I had visions; I was in them; I was looking into the mirror

Infinite Jest

Short Version: you really ought to read it.

Long Version: I’m having a hard time approaching Infinite Jest, David Foster Wallace’s thousand-page paperweight. I put such a high premium on style that Wallace’s deliberate rejection of it tempts me to write the whole project off. And when you conflate voices in the way that Wallace does, you obscure the art behind it. The difference between a character onstage struggling for words and the actor struggling to remember his lines is a tough one. Similarly, when Wallace jumps from arch phrasing to the conversational (“And but so …”), I can’t tell whether that’s deliberate genius or just sloppy craft.

And yet.

Infinite Jest is one thousand pages long. While not every word in there is necessary, this doesn’t mean that any of them are wasted. Wallace stacks words on top of each other like impressionist brushstrokes, until you forget the nightmare of pastel blobs and see a compelling picture. The end result is what every novelist in the 20th century was aiming at: a real world encapsulated in a book. Wallace creates a world full of oddball characters, but they are odd in such real ways that you forget that they’re fictitious. Everything about the novel makes sense – which, considering it takes place in a not-too-distant future with HDTVs on every wall, movies distributed by mail and online network and a calendar of corporate sponsors, is no mean feat.1

Infinite Jest is a novel about Enfield, MA (a thinly fictionalized version of the town of Brighton). It’s a tale of two cities: the Enfield Tennis Academy, home of the teenaged tennis prodigy Hal Incandenza; and Ennet House, a halfway house for addicts with criminal backgrounds, home of big Don Gately. Hal and the rest of his family live under the constant shadow of his dead father, James Incandenza, director of cult films and contributing inventor to the process of annular fusion. Don wrestles not only with his own addiction, but his struggles to understand the methodology of AA and his duties (as resident staff) to keep the other addicts in line. Into this fragile world surfaces “The Entertainment” – a short film so lethally addictive that, once watching it, you cannot want anything other than to watch it again.

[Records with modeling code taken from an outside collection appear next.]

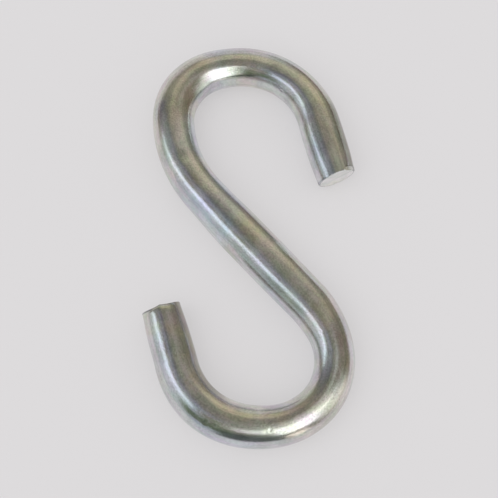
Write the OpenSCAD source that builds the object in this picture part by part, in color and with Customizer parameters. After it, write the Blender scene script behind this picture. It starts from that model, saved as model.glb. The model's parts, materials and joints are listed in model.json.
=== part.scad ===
// S hook of round wire: one slanting shank, two bows that open on opposite sides, two sheared ends.
// Millimetres. The hook lies flat on Z = 0; the line of pull through both bows is the Y axis.

/* [Wire] */
// Diameter of the wire
wire_d = 6; // [3:0.2:8]

/* [Shank] */
// Length of the slanting shank between the two bows
shank_len = 21.8; // [14:0.2:36]
// Curl the coiled wire keeps in each half of the shank, in degrees
shank_set = 1.5; // [1:0.5:4]

/* [Upper bow] */
// Inside radius of the wide arc that leads off the shank
upper_lead_r = 16; // [10:0.5:24]
// Turn of that lead arc, in degrees
upper_lead_turn = 36.5; // [20:0.5:48]
// Inside radius of the tight shoulder
upper_shoulder_r = 5.4; // [3:0.2:9]
// Turn of the shoulder, in degrees
upper_shoulder_turn = 76; // [55:1:90]
// Inside radius of the crown, where the load hangs
upper_crown_r = 9.6; // [7:0.2:14]
// Turn of the crown, in degrees
upper_crown_turn = 93; // [77:1:112]
// Straight leg between the crown and the upper end
upper_leg_len = 9.2; // [5:0.2:14]

/* [Lower bow] */
// Inside radius of the wide arc that leads off the shank
lower_lead_r = 17; // [10:0.5:24]
// Turn of that lead arc, in degrees
lower_lead_turn = 14.5; // [6:0.5:30]
// Inside radius of the tight shoulder
lower_shoulder_r = 6; // [3:0.2:9]
// Turn of the shoulder, in degrees; the crown then turns on until both legs are parallel
lower_shoulder_turn = 83; // [60:1:95]
// Inside radius of the crown, where the load hangs
lower_crown_r = 8.8; // [7:0.2:14]
// Straight leg between the crown and the lower end
lower_leg_len = 8.4; // [5:0.2:14]

/* [Sheared ends] */
// How far each sheared face leans off square, in degrees
shear_skew = 2; // [0.5:0.5:6]
// Radius of the roll-over where the blade went in
roll_r = 1.2; // [0.8:0.1:1.5]
// How far that radius overhangs the flank of the wire, so that it leaves an edge
roll_out = 0.35; // [0.2:0.05:0.5]
// Edge broken around the rim by tumbling
edge_break = 0.3; // [0.2:0.05:0.5]

/* [Hidden] */
$fn = 64;
wire_r = wire_d / 2;

// Centre-line radius of the curl in the shank, to a tenth of a millimetre.
shank_c = round(10 * shank_len / 2 / (shank_set * PI / 180)) / 10;

// The lower crown turns by what is left, which brings the lower leg parallel to the upper one.
upper_turns = upper_lead_turn + upper_shoulder_turn + upper_crown_turn;
lower_crown_turn = upper_turns - lower_lead_turn - lower_shoulder_turn;

// The bends of each half, from its leg back to the middle of the shank: centre-line radius and turn.
upper = [
    [upper_crown_r + wire_r, upper_crown_turn],
    [upper_shoulder_r + wire_r, upper_shoulder_turn],
    [upper_lead_r + wire_r, upper_lead_turn],
    [shank_c, shank_set]
];
lower = [
    [lower_crown_r + wire_r, lower_crown_turn],
    [lower_shoulder_r + wire_r, lower_shoulder_turn],
    [lower_lead_r + wire_r, lower_lead_turn],
    [shank_c, shank_set]
];
crown = 0;
shoulder = 1;
lead = 2;
curl = 3;

// A half is worked out with its leg leaving the origin along +Y and the bends behind it. These give the
// bearing at which bend n begins, the centre of bend n, and the middle of the shank, where both halves meet.
function bearing(half, n) = n == 0 ? 180 : bearing(half, n - 1) + half[n - 1][1];
function toward(angle) = [cos(angle), sin(angle)];
function centre(half, n) = n == 0
    ? [half[0][0], 0]
    : centre(half, n - 1) + (half[n - 1][0] - half[n][0]) * toward(bearing(half, n));
function middle(half) = centre(half, curl) + half[curl][0] * toward(bearing(half, curl + 1));

// The same points seen from the middle of the shank; the lower half is turned half way round.
function upper_at(p) = p - middle(upper);
function lower_at(p) = middle(lower) - p;

// Turn that stands the line through both crowns upright, which is how the hook hangs under load.
upper_eye = upper_at(centre(upper, crown));
lower_eye = lower_at(centre(lower, crown));
lean = atan2(upper_eye[0] - lower_eye[0], upper_eye[1] - lower_eye[1]);
function hung(p) =
    [p[0] * cos(lean) - p[1] * sin(lean),
     p[0] * sin(lean) + p[1] * cos(lean)];

// The outer corners of both ends are the widest points, and the crowns the highest and the lowest.
right_x = hung(upper_at([-wire_r, upper_leg_len - edge_break]))[0];
left_x = hung(lower_at([-wire_r, lower_leg_len - edge_break]))[0];
top_y = hung(upper_eye)[1] + upper[crown][0] + wire_r;
foot_y = hung(lower_eye)[1] - lower[crown][0] - wire_r;

// A sheared face is set back by its own lean, so that its high side just reaches the stated length.
shear_drop = wire_r * tan(shear_skew);
// Height of the roll-over's centre above the wire's centre line.
roll_z = wire_r + roll_out - roll_r;

// The block that leaves a sheared face; its low, rolled-over side is on top.
module shear_block(len) {
    reach = len + wire_d;
    translate([0, len - shear_drop, 0])
        rotate([shear_skew, 0, 0])
            rotate([90, 0, 90])
                linear_extrude(height = 2 * wire_d, center = true)
                    union() {
                        translate([-reach, -wire_d])
                            square([reach, wire_d + roll_z]);
                        translate([-reach, -wire_d])
                            square([reach - roll_r, wire_d + roll_z + roll_r]);
                        translate([-roll_r, roll_z])
                            circle(r = roll_r);
                    }
}

// A length of round wire along +Y, its far rim broken by tumbling.
module tumbled_rod(len) {
    rotate([-90, 0, 0])
        union() {
            cylinder(h = len - edge_break, r = wire_r);
            translate([0, 0, len - edge_break])
                cylinder(h = edge_break, r1 = wire_r, r2 = wire_r - edge_break);
        }
}

// The straight leg of a bow with its sheared end; the blade went in on top, or underneath.
module leg(len, from_top) {
    color("Silver")
        intersection() {
            tumbled_rod(len);
            mirror([0, 0, from_top ? 0 : 1])
                shear_block(len);
        }
}

// Puts what follows at a point in two steps, a coarse one and a fine one, so that bends meet face to face.
module put_at(p) {
    coarse = [round(p[0] * 1000) / 1000, round(p[1] * 1000) / 1000];
    translate(coarse)
        translate(p - coarse)
            children();
}

// One bend of a half.
module bend(half, n) {
    color("LightSteelBlue")
        put_at(centre(half, n))
            rotate_extrude(angle = half[n][1], start = bearing(half, n))
                translate([half[n][0], 0])
                    circle(r = wire_r);
}

// The bow at the top, with the half of the shank it grows from.
module upper_bow() {
    put_at(-middle(upper))
        union() {
            leg(upper_leg_len, false);
            bend(upper, crown);
            bend(upper, shoulder);
            bend(upper, lead);
            bend(upper, curl);
        }
}

// The bow at the bottom, with its half of the shank.
module lower_bow() {
    put_at(-middle(lower))
        union() {
            leg(lower_leg_len, true);
            bend(lower, crown);
            bend(lower, shoulder);
            bend(lower, lead);
            bend(lower, curl);
        }
}

// The whole hook in one piece, turned to the line of pull and laid on its base centre.
module hook() {
    translate([-(left_x + right_x) / 2, -(top_y + foot_y) / 2, wire_r])
        rotate([0, 0, lean])
            union() {
                upper_bow();
                rotate([0, 0, 180])
                    lower_bow();
            }
}

hook();
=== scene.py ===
"""Looks and studio for the s hook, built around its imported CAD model.

The hook is one piece of bright zinc plated wire.  Its centre line is a run of
tangent arcs; Geometry Nodes sweep the wire along it, with the swell and the
flats that bending leaves, and with the two sheared ends.
"""

import json
import logging
import math
from dataclasses import dataclass, field, fields, replace
from enum import Enum
from functools import reduce
from typing import Any, Iterable, Sequence

import bmesh
import bpy
import numpy as np
from mathutils import Matrix, Vector


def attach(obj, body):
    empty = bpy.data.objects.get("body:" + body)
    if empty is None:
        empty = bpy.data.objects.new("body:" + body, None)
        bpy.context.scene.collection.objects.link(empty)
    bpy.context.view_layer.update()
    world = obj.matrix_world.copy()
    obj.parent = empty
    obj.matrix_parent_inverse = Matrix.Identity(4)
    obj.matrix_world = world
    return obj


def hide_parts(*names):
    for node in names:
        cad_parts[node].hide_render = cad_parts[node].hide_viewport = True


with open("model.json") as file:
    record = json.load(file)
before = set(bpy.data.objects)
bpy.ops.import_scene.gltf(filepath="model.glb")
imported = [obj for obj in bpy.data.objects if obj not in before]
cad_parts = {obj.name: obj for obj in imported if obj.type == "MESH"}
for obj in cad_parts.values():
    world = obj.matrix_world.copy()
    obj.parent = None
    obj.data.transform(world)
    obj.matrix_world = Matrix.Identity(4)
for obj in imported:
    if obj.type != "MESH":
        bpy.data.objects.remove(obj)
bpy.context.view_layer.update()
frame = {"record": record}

MM = 0.001
WIRE = 6.0  # thickness, in millimetres
WHITE = (1.0, 1.0, 1.0, 1.0)
LOG = logging.getLogger("s_hook")
Colour = tuple[float, float, float]
Socket = bpy.types.NodeSocket
# What a remap takes: the old low and high, then the new low and high.
Limits = tuple[float, float, float, float]


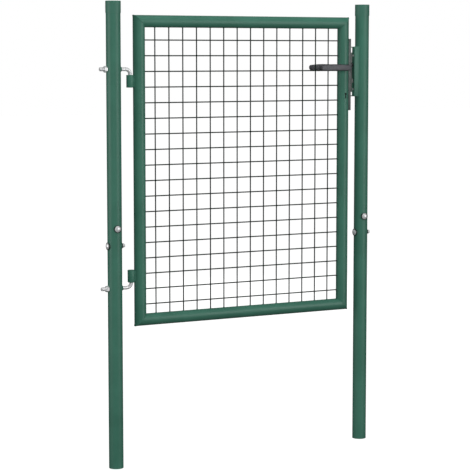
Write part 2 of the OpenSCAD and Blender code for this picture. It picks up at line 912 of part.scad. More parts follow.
// Strike plate with the flange that stops the leaf
module strike_plate() {
    color(LOCK_GREY) at_lock() difference() {
        union() {
            block([strike_x, keep_t - keep_front, -strike_down],
                  [strike_x + strike_t, strike_back + strike_t, strike_up]);
            translate([0, strike_back + strike_t, 0]) rotate([90, 0, 0])
                linear_extrude(height = strike_t) polygon([
                    [strike_x - stop_reach, stop_chamfer - strike_down],
                    [strike_x - stop_reach + stop_chamfer, -strike_down],
                    [strike_x + stop_tail, -strike_down],
                    [strike_x + stop_tail, strike_up],
                    [strike_x - stop_reach + stop_chamfer, strike_up],
                    [strike_x - stop_reach, strike_up - stop_chamfer]
                ]);
        }
        bolt_window(latch_rise, latch_h, strike_x - over, strike_x + strike_t + over);
        bolt_window(-deadbolt_drop, deadbolt_h, strike_x - over, strike_x + strike_t + over);
        for (z = strike_screw_z) translate([strike_x - over, strike_screw_y, z])
            rotate([0, 90, 0]) cylinder(d = plate_screw_d + thread_gap, h = strike_t + 2 * over);
    }
}

module strike_screws() {
    color(ZINC) at_lock() for (z = strike_screw_z) translate([keep_x, strike_screw_y, z])
        plate_screw(strike_screw_l);
}

left_post_lower();
left_post_upper();
left_post_coupler();
left_post_cap();
right_post_lower();
right_post_upper();
right_post_coupler();
right_post_cap();
carriage_bolts();
head_saddle_washers();
nut_saddle_washers();
carriage_nuts();
upper_hinge_hook();
lower_hinge_hook();
hinge_bushes();
hinge_lock_nuts();
keep_bracket();
strike_plate();
strike_screws();
left_stile();
right_stile();
top_rail();
bottom_rail();
upright_wires();
level_wires();
upper_hinge_sleeve();
lower_hinge_sleeve();
lock_case();
lock_cover();
lock_case_screws();
forend_plate();
forend_screws();
latch_spring();
tumbler_spring();
follower();
spindle();
front_lever();
back_lever();
lever_grub_screws();
latch_bolt();
deadbolt();
tumbler();
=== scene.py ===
import json
import logging
import math
from dataclasses import dataclass, field
from enum import Enum

import bmesh
import bpy
from mathutils import Matrix, Vector


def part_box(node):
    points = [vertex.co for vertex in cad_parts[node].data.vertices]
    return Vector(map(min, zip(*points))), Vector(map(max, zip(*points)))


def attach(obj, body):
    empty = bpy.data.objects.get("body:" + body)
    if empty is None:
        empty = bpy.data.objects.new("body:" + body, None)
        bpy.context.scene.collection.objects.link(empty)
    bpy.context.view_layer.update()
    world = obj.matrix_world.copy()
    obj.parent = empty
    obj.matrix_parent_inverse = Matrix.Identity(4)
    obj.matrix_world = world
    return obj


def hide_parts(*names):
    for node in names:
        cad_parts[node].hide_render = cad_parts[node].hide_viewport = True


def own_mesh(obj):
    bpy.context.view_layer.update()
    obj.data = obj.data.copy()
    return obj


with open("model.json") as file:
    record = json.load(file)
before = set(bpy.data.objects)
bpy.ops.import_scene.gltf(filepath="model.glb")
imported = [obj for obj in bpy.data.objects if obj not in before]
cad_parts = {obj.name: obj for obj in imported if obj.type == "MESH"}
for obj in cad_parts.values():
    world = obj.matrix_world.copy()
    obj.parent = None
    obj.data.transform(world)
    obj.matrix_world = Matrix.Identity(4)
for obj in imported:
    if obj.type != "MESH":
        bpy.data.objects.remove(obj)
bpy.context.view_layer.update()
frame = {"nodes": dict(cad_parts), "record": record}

log = logging.getLogger("mesh_gate")

Colour = tuple[float, float, float]
Outline = tuple[float, float]
Socket = bpy.types.NodeSocket
NodeTree = bpy.types.NodeTree
Mesh = bmesh.types.BMesh
Vert = bmesh.types.BMVert
Edge = bmesh.types.BMEdge

MM = 0.001
# Vertices closer than this, in metres, are one
MERGE = 1e-6
# Faces that turn by less than this are one
FLAT_DEG = 0.2
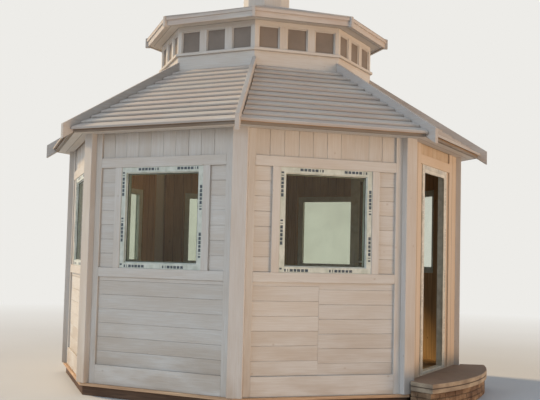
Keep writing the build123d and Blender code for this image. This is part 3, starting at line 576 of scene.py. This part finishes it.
# Rough stone or mortar: broad clouds, fine grit and pits, with a tone for each block if it has one.
# Slabs have a painted shadow along the seam between them, and a darker, worn top.
def stoneFinish(name, light, dark, grit, toned=False, slab=False):
    tree = newTree(name)
    place = placeOf(tree)
    cloud = noise(tree, place, stone["clouds"], 5.0)
    speck = noise(tree, place, (grit, grit, grit), 3.0, 0.7)
    colour = mixColour(tree, between(tree, cloud, *stone["patches"]), light, dark)
    if toned:
        colour = mixColour(tree, between(tree, toneOf(tree), 0.0, 1.0, 0.0, stone["tones"]), colour, dark)
    pits = between(tree, speck, *stone["pits"], 0.0, stone["pit"])
    colour = mixColour(tree, pits, colour, dimmed(dark, 0.5))
    if slab:
        up = partsOf(tree, place)["Z"]
        # A dark band at the seam's height: painted shadow of the gap between the slabs
        toSeam = maths(tree, "ABSOLUTE", maths(tree, "SUBTRACT", up, stone["seam"]))
        seam = between(tree, toSeam, *stone["seamHalf"], stone["seamShade"], 0.0)
        colour = mixColour(tree, seam, colour, stone["seamShadowColour"])
        worn = maths(tree, "MULTIPLY", between(tree, up, *stone["trodden"]),
                     between(tree, cloud, *stone["wearIn"], *stone["wear"]))
        colour = mixColour(tree, worn, colour, stone["worn"])
    height = maths(tree, "MULTIPLY_ADD", cloud, stone["cloudRise"], speck)
    surfaced(tree, colour, between(tree, speck, *mostNoise, *stone["rough"]),
             {"Normal": bumped(tree, height, stone["relief"], stone["strength"])})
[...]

Infinite Jest is about the ways that people screw themselves up in the pursuit of happiness. The beginning half of the novel lays this theme out bluntly, like the conversations in the Book of Job: a U.S. intelligence agent (dressed as a woman) and a Canadian assassin (confined to a wheelchair) talk about their respective countries while the sun sets, and then rises again, over Tucson, AZ. The Canadian observes that in a country which rewards gratification as much as the U.S. does, “The Entertainment” cannot be stopped. The American makes the point that the austere life the Canadian leads has no point to it: what is the community to him, or he to the community? This same debate, about the addiction of pleasure vs. self-abnegating authority, plays out in every segment of the book: in the struggles of competitive high school tennis; in the bizarre euphemisms of AA; in depression that renders the inside of your head intolerable; in a boy rendered mute by the inward focus of his gaze.2

Infinite Jest is one of two novels that’s required reading if you want to understand the 90s, the other being Cryptonomicon. Cryptonomicon is the 90s looking forward: how the technologies of the future would be shaped by, and would help us overcome, the biases of the past. Infinite Jest is the 90s looking backward: how the quest for status and the pleasures of intoxicants never satisfied our search for meaning. Both books are long, full of irony and poignancy and long tangential asides. But they’re both essential reads. Even if you lived through the 90s.

1 In fact, the novel seems so real that only two things struck me as implausible in the entire book: people who are so addicted to marijuana that it renders them unable to leave the house, and a Colt revolver with a safety on it.

2 Oh, and P.S., fuck you, David Foster Wallace, for writing so poignantly about what goes on in the head of a suicide and then killing yourself. Fuck you. You don’t get to do that. You don’t get to stand on the rooftop and utter your cry for help, wait until the trauma counselor’s up there on the ledge with you, talk with her until the news cycle’s forgotten you, and then jump anyway. That’s not allowed. Go fuck yourself, David Foster Wallace. Fuck you and I mean it.